▶ _INSTRUCTION_
Search the listing below for "materials". Copy each matching line.

▶ _GIVEN INFORMATION_

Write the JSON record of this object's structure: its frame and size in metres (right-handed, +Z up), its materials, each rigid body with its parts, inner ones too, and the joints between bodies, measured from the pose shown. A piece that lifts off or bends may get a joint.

* * *

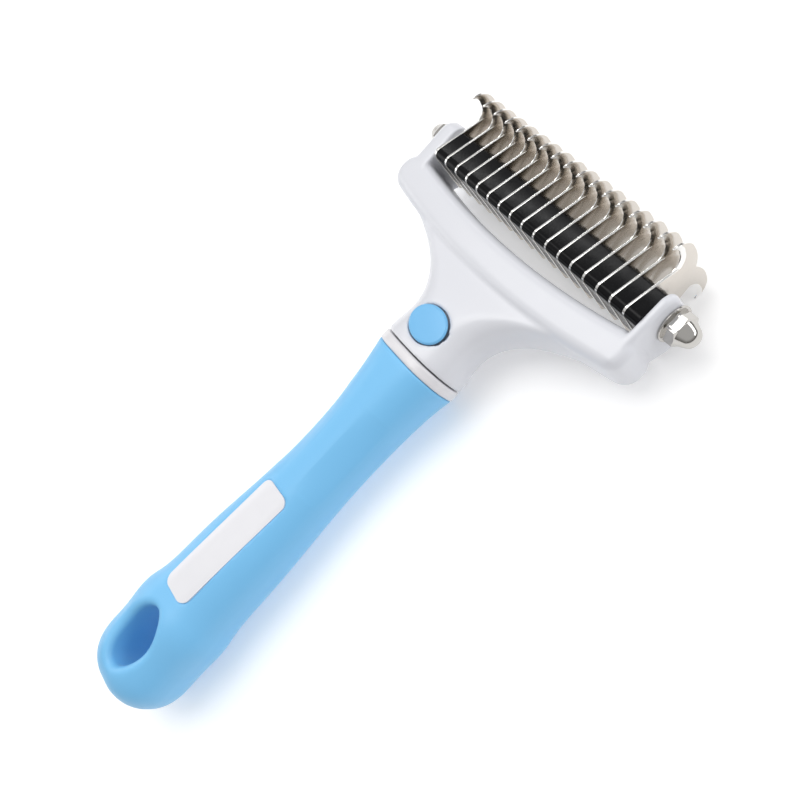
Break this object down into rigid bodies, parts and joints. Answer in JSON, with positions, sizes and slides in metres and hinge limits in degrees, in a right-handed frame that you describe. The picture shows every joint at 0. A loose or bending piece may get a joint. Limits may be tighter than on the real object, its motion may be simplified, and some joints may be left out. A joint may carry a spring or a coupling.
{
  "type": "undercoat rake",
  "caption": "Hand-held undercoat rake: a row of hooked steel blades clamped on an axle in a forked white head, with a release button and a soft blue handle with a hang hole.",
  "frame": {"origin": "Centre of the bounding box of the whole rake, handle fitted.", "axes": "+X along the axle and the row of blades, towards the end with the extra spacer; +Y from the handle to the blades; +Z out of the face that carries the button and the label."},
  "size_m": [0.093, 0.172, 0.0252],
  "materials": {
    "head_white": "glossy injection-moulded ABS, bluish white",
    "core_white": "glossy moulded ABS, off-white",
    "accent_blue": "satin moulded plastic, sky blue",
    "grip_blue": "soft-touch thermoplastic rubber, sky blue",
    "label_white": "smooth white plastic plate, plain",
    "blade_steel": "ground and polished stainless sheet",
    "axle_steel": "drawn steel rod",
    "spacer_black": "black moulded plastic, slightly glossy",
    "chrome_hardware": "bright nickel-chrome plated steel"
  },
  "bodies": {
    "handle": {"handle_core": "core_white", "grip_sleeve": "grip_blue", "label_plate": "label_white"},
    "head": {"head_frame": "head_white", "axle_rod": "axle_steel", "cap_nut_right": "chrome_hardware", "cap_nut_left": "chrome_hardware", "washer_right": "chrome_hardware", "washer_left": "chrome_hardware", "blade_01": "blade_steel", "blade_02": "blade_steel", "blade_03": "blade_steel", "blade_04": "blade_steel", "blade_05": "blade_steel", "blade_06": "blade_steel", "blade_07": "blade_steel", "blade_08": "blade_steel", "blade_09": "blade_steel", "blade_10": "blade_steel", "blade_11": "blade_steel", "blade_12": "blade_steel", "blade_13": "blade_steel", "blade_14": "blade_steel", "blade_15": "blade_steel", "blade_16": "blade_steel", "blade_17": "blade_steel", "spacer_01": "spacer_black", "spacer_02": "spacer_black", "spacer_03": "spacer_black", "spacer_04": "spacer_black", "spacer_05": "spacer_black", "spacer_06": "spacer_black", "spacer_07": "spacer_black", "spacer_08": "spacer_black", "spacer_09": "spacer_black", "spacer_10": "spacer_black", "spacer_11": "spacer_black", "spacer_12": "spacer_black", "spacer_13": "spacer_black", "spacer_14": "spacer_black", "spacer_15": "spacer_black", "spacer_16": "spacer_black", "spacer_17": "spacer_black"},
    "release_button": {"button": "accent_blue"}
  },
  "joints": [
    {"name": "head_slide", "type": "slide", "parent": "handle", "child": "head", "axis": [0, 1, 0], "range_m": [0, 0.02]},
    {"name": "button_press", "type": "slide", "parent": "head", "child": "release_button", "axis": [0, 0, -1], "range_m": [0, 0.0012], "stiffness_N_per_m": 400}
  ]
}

▶ _RESULT OF THE TASK_
Write the JSON record of this object's structure: its frame and size in metres (right-handed, +Z up), its materials, each rigid body with its parts, inner ones too, and the joints between bodies, measured from the pose shown. A piece that lifts off or bends may get a joint.
  "materials": {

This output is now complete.